McCain’s vote could have broken the conservative filibuster blocking the effort to support renewables, since the clean energy tax package failed 59–40, but his spokesperson said that “he would not have supported breaking the filibuster.” This was but one recent example of a series of missed votes or anti-renewable votes McCain has cast in recent years.

As the Center for American Progress documented, McCain has repeatedly opposed a renewable electricity standard that would have set a minimum requirement for utilities to generate part of their power from sources like wind. Half the states have such requirements, a key reason the industry has not died out entirely in this country. Most European countries have such requirements, a key reason their countries had become leaders. Where was McCain:

In 2002 and 2005, there were votes in the Senate to require utilities nationwide to generate 10 percent or 20 percent of their electricity from renewable energy resources. Sen. McCain voted against renewable electricity every time.

  • 2005: Voted against a renewable portfolio standard
  • 2002: Voted against 20 percent requirement:
  • 2002 (Vote 55): Voted to gut 10 percent requirement:
  • 2002 (Vote 59): voted to gut 10 percent requirement:

McCain opposed subsides for wind power, as he told Grist in October:

Grist: What’s your position on subsidies for green technologies like wind and solar?

McCain: I’m not one who believes that we need to subsidize things. The wind industry is doing fine, the solar industry is doing fine. In the ’70s, we gave too many subsidies and too much help, and we had substandard products sold to the American people, which then made them disenchanted with solar for a long time.
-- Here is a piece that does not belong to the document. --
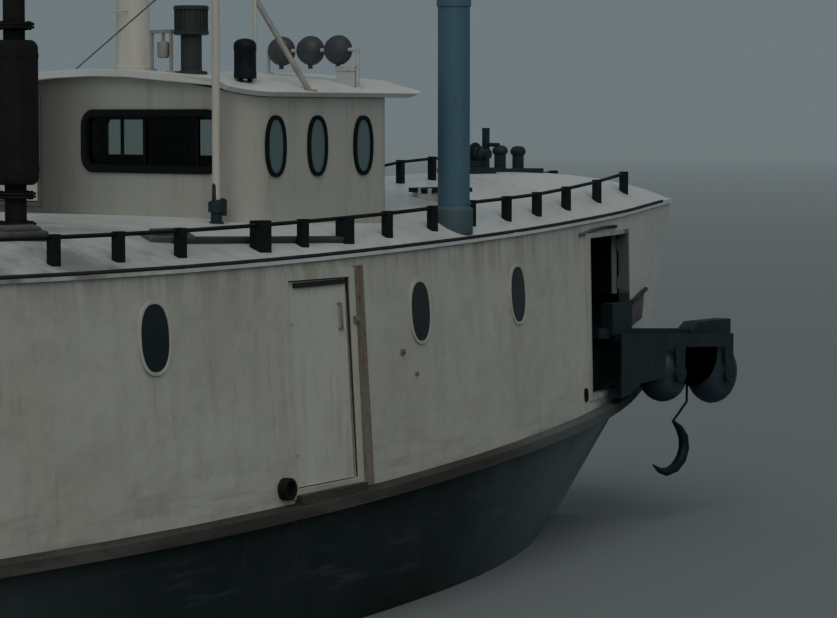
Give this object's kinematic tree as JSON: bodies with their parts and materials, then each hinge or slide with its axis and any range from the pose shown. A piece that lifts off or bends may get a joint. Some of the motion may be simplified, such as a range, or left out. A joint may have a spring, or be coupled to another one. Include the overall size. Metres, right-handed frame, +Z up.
{
  "type": "gillnetter fishing boat",
  "caption": "Steel gillnetter, afloat: round-bilge hull with guard, enclosed topsides under a cambered turtleback deck, wheelhouse, silencer, mast, rails, windlass and net rollers over the bow.",
  "frame": {"origin": "on the centreline at the waterline, near midships", "axes": "+X towards the bow, +Y to port, +Z up"},
  "size_m": [18, 5.7474, 9.125],
  "materials": {
    "hull_paint": "weathered satin",
    "guard_steel": "scraped, rusty",
    "white_paint": "dirty, rust-streaked",
    "deck_paint": "chalky",
    "black_paint": "satin",
    "roller_rubber": "wet",
    "lamp_rubber": "satin",
    "mast_paint": "satin",
    "cream_paint": "satin",
    "bare_steel": "dull",
    "rusty_steel": "sooty, rusty",
    "grey_paint": "matte",
    "window_glass": "clear",
    "screw_bronze": "dull"
  },
  "bodies": {
    "boat": {"hull_lower": "hull_paint", "engine_block": "bare_steel", "rub_rail": "guard_steel", "stem_bar": "white_paint", "side_starboard": "white_paint", "side_port": "white_paint", "stern_wall": "white_paint", "turtleback_deck": "deck_paint", "side_door_frame_starboard": "white_paint", "side_door_frame_port": "white_paint", "bow_door_frame": "white_paint", "stern_door_frame": "white_paint", "wheelhouse_aft_wall": "white_paint", "wheelhouse_front_wall": "white_paint", "wheelhouse_side_starboard": "white_paint", "wheelhouse_side_port": "white_paint", "wheelhouse_roof": "white_paint", "wheelhouse_floor": "grey_paint", "aft_window_pane": "window_glass", "front_window_port_side": "window_glass", "front_window_centre": "window_glass", "front_window_starboard_side": "window_glass", "wheelhouse_door_frame": "white_paint", "helm_console": "grey_paint", "helm_chair": "black_paint", "rail_starboard_fore": "black_paint", "rail_starboard_aft": "black_paint", "rail_port": "black_paint", "rail_foredeck": "black_paint", "foremast": "mast_paint", "roof_mast": "cream_paint", "deck_pole": "cream_paint", "roof_pole": "cream_paint", "roof_strut": "rusty_steel", "roof_vent": "black_paint", "roof_bracket": "grey_paint", "roof_canister": "black_paint", "roof_lamp_row": "lamp_rubber", "silencer": "rusty_steel", "windlass_frame": "black_paint", "foredeck_bitts": "black_paint", "foredeck_hatch_coaming": "white_paint", "deck_pipe": "grey_paint", "side_outlet": "rusty_steel", "bow_roller_frame": "black_paint", "pickup_hook": "black_paint"},
    "side_door_starboard_leaf": {"side_door_starboard": "white_paint"},
    "side_door_port_leaf": {"side_door_port": "white_paint"},
    "bow_door": {"bow_door_leaf": "white_paint"},
    "stern_door_starboard_leaf": {"stern_door_starboard": "white_paint"},
    "stern_door_port_leaf": {"stern_door_port": "white_paint"},
    "wheelhouse_door_leaf": {"wheelhouse_door": "white_paint"},
    "helm_wheel": {"steering_wheel": "black_paint"},
    "windlass_barrel": {"windlass_drum": "black_paint"},
    "hatch_lid": {"foredeck_hatch_lid": "black_paint"},
    "roller_aft": {"bow_roller_aft": "roller_rubber"},
    "roller_fore": {"bow_roller_fore": "roller_rubber"},
    "screw": {"propeller": "screw_bronze"},
    "rudder_blade": {"rudder": "hull_paint"}
  },
  "joints": [
    {"name": "side_door_starboard_hinge", "type": "hinge", "parent": "boat", "child": "side_door_starboard_leaf", "pos_m": [0.5302, -2.47284, 2.01775], "axis": [0, -0.0619, -0.9981], "range_deg": [0, 100]},
    {"name": "side_door_port_hinge", "type": "hinge", "parent": "boat", "child": "side_door_port_leaf", "pos_m": [0.5302, 2.47284, 2.01775], "axis": [0, -0.0619, 0.9981], "range_deg": [0, 100]},
    {"name": "bow_door_hinge", "type": "hinge", "parent": "boat", "child": "bow_door", "pos_m": [7.44224, -0.75113, 2.16525], "axis": [0, -0.0243, -0.9997], "range_deg": [-150, 0]},
    {"name": "stern_door_starboard_hinge", "type": "hinge", "parent": "boat", "child": "stern_door_starboard_leaf", "pos_m": [-8.47719, -0.762, 2.12877], "axis": [-0.0627, 0, 0.998], "range_deg": [0, 110]},
    {"name": "stern_door_port_hinge", "type": "hinge", "parent": "boat", "child": "stern_door_port_leaf", "pos_m": [-8.47719, 0.762, 2.12877], "axis": [0.0627, 0, -0.998], "range_deg": [0, 110]},
    {"name": "wheelhouse_door_hinge", "type": "hinge", "parent": "boat", "child": "wheelhouse_door_leaf", "pos_m": [0.844, 1.352, 3.80906], "axis": [0, 0, -1], "range_deg": [0, 100]},
    {"name": "helm", "type": "hinge", "parent": "boat", "child": "helm_wheel", "pos_m": [1.6767, 0, 3.21892], "axis": [-0.9363, 0, 0.3511], "range_deg": [-540, 540]},
    {"name": "windlass_turn", "type": "hinge", "parent": "boat", "child": "windlass_barrel", "pos_m": [5.9, 0, 3.73659], "axis": [0, 1, 0], "continuous": true},
    {"name": "hatch_hinge", "type": "hinge", "parent": "boat", "child": "hatch_lid", "pos_m": [3.758, -1.2, 3.44645], "axis": [0, -1, 0], "range_deg": [0, 100]},
    {"name": "bow_roller_aft_turn", "type": "hinge", "parent": "boat", "child": "roller_aft", "pos_m": [7.66, -1.15, 1.524], "axis": [0, 1, 0], "continuous": true},
    {"name": "bow_roller_fore_turn", "type": "hinge", "parent": "boat", "child": "roller_fore", "pos_m": [8.57, -1.15, 1.461], "axis": [0, 1, 0], "continuous": true},
    {"name": "propeller_shaft", "type": "hinge", "parent": "boat", "child": "screw", "pos_m": [-6.67, 0, -1.01], "axis": [1, 0, 0], "continuous": true},
    {"name": "rudder_stock", "type": "hinge", "parent": "boat", "child": "rudder_blade", "pos_m": [-7.35, 0, -0.86], "axis": [0, 0, 1], "range_deg": [-35, 35]}
  ]
}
Seriously! Subsidies for the oil industry are fine, though. And for nuclear, too. The wind industry is about 1% of US electricity. The nuclear industry is 20%. But McCain supports further subsidies for nuclear power, which has already received nearly $100 billion in direct and indirect subsidies (see “Nuclear Pork — Enough is Enough”), so this country can be like the French and get 80% of all our power from nukes, which would require building probably 500 to 700 more (see “McCain calls for 700+ new nuclear plants (and seven Yucca mountains) costing $4 trillion). He repeated his praise of the French nuclear strategy in his talk.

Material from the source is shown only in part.